GIVEN PROBLEM. Give back the exact lines spanning from the line with "colour_band_lower = colour_band(forming_to_band)" to the line with "if empty is", with both of those lines included and no others.

DATA RECORDS.
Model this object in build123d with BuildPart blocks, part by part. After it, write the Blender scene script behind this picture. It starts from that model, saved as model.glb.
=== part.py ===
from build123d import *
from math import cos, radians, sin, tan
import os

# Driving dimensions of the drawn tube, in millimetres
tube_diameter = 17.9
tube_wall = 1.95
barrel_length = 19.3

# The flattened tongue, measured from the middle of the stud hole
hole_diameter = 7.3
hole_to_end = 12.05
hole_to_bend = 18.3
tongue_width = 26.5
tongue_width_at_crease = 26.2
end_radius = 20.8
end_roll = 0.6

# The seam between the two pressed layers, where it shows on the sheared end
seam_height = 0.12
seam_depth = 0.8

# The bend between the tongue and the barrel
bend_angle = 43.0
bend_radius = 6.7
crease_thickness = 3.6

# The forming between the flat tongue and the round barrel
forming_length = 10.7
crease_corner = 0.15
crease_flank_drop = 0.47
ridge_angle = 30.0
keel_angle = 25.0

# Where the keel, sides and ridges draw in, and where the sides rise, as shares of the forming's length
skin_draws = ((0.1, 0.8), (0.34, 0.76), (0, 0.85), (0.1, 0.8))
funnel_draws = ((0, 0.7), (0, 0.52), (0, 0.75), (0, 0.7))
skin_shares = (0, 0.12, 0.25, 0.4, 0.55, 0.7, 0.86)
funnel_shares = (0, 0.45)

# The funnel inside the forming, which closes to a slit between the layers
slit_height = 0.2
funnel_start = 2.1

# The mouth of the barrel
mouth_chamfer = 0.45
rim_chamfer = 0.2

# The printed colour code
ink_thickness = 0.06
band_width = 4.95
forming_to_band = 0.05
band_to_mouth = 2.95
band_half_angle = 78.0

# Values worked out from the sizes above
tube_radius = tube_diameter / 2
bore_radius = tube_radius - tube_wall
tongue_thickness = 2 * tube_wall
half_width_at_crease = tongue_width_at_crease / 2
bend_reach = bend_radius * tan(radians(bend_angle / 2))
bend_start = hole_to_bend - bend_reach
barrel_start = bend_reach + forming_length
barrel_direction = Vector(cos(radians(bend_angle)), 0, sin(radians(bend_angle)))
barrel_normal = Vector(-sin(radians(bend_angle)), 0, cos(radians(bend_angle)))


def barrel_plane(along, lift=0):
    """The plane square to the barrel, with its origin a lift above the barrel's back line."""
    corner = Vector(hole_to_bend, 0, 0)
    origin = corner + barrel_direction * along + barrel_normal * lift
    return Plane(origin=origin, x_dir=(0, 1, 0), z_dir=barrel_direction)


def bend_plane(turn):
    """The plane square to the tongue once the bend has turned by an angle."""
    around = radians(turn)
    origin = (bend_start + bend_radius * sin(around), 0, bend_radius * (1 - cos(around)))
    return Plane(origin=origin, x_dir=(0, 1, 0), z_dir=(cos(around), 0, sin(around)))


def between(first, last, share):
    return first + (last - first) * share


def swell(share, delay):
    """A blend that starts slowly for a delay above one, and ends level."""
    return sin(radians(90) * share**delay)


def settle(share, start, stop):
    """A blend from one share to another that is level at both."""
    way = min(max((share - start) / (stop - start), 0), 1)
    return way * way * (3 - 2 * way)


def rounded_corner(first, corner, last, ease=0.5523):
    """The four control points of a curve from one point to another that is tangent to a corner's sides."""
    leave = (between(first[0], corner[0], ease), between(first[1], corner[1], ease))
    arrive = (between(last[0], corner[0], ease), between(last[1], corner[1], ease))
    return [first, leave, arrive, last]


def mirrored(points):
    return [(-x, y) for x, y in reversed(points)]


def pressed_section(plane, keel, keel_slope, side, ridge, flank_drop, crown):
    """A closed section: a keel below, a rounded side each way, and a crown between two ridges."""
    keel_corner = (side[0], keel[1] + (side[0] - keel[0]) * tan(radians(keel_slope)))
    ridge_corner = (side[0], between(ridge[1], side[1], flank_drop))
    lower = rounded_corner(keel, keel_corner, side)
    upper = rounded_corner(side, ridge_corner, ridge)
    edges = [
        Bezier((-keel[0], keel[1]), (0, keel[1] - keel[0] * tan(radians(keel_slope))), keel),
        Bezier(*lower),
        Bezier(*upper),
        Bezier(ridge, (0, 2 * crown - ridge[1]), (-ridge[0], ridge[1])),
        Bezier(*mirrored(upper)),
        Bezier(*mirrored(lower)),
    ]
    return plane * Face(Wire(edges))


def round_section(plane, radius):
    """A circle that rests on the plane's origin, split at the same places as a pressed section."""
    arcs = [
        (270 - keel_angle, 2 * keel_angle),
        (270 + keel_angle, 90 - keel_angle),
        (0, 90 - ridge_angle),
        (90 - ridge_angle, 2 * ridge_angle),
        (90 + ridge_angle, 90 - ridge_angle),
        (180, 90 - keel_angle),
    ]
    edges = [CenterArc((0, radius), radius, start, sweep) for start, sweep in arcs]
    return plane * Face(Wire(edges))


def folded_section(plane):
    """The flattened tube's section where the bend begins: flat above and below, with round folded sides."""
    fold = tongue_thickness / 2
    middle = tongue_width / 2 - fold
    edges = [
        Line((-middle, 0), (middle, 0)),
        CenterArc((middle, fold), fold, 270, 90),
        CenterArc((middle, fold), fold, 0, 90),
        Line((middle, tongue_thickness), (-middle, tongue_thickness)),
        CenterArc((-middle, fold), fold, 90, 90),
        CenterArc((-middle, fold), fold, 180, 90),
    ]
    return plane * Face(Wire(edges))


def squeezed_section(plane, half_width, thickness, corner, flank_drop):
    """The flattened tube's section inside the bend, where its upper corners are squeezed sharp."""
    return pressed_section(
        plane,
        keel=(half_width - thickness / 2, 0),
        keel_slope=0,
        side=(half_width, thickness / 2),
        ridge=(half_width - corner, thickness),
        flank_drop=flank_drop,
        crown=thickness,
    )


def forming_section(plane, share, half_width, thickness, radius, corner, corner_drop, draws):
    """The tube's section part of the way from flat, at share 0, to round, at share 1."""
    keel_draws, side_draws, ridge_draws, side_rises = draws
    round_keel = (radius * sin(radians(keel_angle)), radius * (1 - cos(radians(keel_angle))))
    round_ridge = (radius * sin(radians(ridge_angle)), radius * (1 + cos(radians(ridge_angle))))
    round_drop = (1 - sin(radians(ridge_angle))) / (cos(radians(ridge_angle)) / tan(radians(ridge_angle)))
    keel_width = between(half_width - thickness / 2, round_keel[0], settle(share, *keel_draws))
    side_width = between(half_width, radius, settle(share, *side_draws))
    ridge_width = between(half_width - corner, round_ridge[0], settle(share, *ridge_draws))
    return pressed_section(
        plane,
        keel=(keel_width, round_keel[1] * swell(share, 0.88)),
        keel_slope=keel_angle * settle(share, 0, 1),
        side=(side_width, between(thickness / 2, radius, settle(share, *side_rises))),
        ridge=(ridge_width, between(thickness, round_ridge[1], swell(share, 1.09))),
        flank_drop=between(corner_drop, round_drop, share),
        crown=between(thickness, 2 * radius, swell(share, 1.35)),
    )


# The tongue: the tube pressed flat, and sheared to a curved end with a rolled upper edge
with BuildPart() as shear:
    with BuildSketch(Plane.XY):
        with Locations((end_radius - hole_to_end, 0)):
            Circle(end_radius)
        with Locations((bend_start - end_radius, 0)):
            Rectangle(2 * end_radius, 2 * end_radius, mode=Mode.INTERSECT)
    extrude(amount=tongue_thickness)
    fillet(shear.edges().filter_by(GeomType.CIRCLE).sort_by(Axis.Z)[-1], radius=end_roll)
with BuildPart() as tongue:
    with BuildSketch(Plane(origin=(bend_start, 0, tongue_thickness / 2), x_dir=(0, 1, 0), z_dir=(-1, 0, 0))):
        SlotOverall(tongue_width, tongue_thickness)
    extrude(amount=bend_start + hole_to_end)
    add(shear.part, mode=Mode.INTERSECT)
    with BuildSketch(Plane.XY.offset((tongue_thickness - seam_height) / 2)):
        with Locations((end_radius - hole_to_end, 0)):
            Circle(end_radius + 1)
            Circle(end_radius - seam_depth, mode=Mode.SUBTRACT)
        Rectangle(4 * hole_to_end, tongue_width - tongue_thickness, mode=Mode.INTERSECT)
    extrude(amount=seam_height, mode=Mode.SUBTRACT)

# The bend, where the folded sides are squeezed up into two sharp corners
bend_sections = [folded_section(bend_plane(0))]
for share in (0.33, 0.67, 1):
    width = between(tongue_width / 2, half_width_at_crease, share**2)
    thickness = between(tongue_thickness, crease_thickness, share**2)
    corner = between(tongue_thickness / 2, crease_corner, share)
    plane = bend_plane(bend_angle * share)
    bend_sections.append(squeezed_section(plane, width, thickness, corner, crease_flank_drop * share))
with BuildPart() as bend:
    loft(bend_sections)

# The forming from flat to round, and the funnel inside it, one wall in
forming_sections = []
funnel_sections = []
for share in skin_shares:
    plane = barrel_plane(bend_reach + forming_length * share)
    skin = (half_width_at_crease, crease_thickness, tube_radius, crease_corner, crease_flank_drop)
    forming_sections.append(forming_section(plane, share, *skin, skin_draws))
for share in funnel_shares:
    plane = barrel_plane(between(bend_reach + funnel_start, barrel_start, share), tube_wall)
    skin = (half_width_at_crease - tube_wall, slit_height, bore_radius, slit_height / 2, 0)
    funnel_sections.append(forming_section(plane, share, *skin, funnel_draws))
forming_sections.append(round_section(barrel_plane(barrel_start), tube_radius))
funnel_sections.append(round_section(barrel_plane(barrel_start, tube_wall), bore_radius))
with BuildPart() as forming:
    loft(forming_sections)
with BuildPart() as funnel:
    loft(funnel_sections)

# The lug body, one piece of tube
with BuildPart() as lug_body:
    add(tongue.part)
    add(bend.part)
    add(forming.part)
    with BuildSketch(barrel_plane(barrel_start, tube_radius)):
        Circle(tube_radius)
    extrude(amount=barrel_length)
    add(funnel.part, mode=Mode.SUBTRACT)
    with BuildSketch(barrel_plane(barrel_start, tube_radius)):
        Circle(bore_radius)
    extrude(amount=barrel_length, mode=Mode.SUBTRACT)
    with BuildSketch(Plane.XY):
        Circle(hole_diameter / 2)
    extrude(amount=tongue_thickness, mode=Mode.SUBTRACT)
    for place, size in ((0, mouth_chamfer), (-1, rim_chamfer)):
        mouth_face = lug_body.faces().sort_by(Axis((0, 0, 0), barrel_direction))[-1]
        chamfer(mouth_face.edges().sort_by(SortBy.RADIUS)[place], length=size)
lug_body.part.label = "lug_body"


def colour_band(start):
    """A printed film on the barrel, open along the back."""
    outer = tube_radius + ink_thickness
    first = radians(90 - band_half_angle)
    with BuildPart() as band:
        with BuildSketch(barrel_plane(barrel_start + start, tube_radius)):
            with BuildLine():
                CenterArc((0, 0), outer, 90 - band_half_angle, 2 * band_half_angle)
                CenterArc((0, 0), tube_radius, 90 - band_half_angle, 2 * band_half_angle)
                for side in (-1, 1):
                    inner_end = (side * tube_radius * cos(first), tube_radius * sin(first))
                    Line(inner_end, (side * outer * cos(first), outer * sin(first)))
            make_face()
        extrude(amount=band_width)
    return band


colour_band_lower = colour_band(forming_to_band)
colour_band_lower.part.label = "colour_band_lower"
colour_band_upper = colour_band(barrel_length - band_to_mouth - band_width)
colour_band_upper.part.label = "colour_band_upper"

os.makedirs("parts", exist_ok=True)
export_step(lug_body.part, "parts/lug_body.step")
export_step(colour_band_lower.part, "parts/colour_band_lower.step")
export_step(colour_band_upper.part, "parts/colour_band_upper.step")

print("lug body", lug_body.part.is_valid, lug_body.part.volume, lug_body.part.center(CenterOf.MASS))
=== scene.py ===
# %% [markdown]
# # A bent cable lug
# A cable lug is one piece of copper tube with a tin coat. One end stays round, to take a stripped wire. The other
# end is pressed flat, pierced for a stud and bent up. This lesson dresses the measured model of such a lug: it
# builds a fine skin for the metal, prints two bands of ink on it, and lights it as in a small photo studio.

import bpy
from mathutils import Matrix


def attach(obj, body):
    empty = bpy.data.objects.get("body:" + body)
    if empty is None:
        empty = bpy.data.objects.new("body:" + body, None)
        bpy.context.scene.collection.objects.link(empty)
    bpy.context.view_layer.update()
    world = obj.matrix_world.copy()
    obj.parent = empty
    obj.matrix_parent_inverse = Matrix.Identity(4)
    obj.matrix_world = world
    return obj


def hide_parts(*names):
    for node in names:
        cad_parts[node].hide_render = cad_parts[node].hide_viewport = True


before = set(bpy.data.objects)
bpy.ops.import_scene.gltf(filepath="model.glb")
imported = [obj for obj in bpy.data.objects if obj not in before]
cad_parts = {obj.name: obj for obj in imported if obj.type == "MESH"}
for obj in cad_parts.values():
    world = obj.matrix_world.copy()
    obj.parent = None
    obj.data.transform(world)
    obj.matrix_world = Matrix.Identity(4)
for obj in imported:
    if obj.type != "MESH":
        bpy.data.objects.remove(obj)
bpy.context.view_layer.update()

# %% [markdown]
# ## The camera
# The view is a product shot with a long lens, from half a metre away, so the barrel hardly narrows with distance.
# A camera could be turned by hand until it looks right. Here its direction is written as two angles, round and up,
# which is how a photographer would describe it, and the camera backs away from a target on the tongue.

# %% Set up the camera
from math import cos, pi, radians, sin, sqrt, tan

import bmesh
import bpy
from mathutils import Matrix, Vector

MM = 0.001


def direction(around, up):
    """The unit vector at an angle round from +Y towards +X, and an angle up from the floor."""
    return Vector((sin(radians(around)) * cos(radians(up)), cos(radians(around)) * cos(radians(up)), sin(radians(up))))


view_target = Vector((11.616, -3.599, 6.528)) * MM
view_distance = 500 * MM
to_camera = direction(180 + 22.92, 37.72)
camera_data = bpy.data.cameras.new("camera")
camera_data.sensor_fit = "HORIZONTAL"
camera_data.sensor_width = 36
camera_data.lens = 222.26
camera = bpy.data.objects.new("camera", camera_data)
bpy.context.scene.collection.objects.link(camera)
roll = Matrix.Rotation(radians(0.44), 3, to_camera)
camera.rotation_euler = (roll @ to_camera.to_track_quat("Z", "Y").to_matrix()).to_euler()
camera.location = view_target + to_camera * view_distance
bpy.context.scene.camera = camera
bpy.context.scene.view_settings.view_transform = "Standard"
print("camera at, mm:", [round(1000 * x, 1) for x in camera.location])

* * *

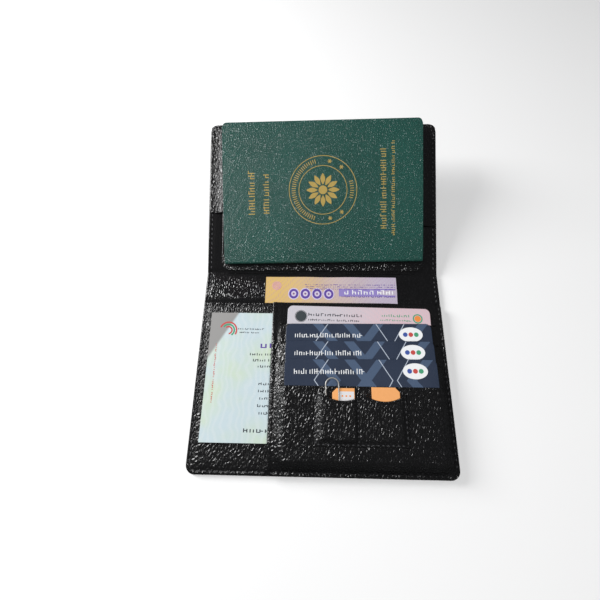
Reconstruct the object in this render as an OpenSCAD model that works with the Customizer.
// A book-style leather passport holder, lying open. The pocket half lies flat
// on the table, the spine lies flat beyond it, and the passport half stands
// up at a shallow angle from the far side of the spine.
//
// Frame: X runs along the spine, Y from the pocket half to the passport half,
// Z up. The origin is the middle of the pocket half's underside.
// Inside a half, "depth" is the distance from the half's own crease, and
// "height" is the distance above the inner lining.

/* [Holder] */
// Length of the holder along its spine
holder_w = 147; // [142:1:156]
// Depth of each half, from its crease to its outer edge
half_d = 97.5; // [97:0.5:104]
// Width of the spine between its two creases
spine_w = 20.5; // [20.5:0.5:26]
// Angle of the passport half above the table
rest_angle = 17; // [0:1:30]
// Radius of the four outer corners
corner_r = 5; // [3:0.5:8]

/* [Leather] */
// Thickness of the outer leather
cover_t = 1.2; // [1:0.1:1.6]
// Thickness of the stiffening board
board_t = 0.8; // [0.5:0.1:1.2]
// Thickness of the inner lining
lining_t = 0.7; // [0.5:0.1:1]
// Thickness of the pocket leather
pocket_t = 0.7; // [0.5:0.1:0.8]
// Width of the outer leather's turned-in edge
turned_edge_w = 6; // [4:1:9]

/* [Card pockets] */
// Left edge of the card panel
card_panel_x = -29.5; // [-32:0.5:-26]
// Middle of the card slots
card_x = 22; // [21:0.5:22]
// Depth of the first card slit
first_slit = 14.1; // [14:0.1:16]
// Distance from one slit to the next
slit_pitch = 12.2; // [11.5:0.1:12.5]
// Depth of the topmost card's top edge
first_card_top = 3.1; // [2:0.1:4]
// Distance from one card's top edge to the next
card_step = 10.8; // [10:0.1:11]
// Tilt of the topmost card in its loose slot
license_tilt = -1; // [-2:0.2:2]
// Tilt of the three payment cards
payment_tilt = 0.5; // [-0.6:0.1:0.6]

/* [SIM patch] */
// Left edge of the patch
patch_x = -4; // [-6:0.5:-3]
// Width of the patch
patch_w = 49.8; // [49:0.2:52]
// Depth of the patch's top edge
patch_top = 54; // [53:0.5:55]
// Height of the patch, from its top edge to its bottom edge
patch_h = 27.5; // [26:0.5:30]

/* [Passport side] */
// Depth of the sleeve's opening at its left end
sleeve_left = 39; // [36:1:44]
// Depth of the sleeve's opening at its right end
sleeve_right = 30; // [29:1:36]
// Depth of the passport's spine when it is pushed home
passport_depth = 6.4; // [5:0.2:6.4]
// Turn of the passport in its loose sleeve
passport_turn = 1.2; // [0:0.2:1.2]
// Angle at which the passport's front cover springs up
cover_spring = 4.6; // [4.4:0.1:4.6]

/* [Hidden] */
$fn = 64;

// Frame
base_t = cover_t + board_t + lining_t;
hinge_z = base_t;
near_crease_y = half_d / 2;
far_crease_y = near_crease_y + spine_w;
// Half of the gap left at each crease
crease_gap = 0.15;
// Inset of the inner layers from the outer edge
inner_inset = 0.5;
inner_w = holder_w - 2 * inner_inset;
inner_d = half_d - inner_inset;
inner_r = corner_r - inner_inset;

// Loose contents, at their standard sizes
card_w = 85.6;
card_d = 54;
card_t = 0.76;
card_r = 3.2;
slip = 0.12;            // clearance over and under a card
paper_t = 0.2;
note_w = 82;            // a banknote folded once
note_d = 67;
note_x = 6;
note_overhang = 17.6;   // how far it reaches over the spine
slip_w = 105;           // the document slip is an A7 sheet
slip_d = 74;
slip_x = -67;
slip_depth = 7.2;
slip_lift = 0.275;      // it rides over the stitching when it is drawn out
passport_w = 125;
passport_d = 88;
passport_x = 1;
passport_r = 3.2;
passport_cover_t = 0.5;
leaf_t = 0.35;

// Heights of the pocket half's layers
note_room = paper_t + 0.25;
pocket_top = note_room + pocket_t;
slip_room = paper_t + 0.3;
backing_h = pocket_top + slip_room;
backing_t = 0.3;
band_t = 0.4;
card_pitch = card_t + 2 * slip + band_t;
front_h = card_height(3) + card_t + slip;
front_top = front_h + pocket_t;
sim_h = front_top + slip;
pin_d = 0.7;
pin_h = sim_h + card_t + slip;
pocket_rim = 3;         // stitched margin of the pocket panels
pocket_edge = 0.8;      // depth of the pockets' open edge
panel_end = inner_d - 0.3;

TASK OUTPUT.
colour_band_lower = colour_band(forming_to_band)
colour_band_lower.part.label = "colour_band_lower"
colour_band_upper = colour_band(barrel_length - band_to_mouth - band_width)
colour_band_upper.part.label = "colour_band_upper"

os.makedirs("parts", exist_ok=True)
export_step(lug_body.part, "parts/lug_body.step")
export_step(colour_band_lower.part, "parts/colour_band_lower.step")
export_step(colour_band_upper.part, "parts/colour_band_upper.step")

print("lug body", lug_body.part.is_valid, lug_body.part.volume, lug_body.part.center(CenterOf.MASS))
=== scene.py ===
# %% [markdown]
# # A bent cable lug
# A cable lug is one piece of copper tube with a tin coat. One end stays round, to take a stripped wire. The other
# end is pressed flat, pierced for a stud and bent up. This lesson dresses the measured model of such a lug: it
# builds a fine skin for the metal, prints two bands of ink on it, and lights it as in a small photo studio.

import bpy
from mathutils import Matrix


def attach(obj, body):
    empty = bpy.data.objects.get("body:" + body)
    if empty is None:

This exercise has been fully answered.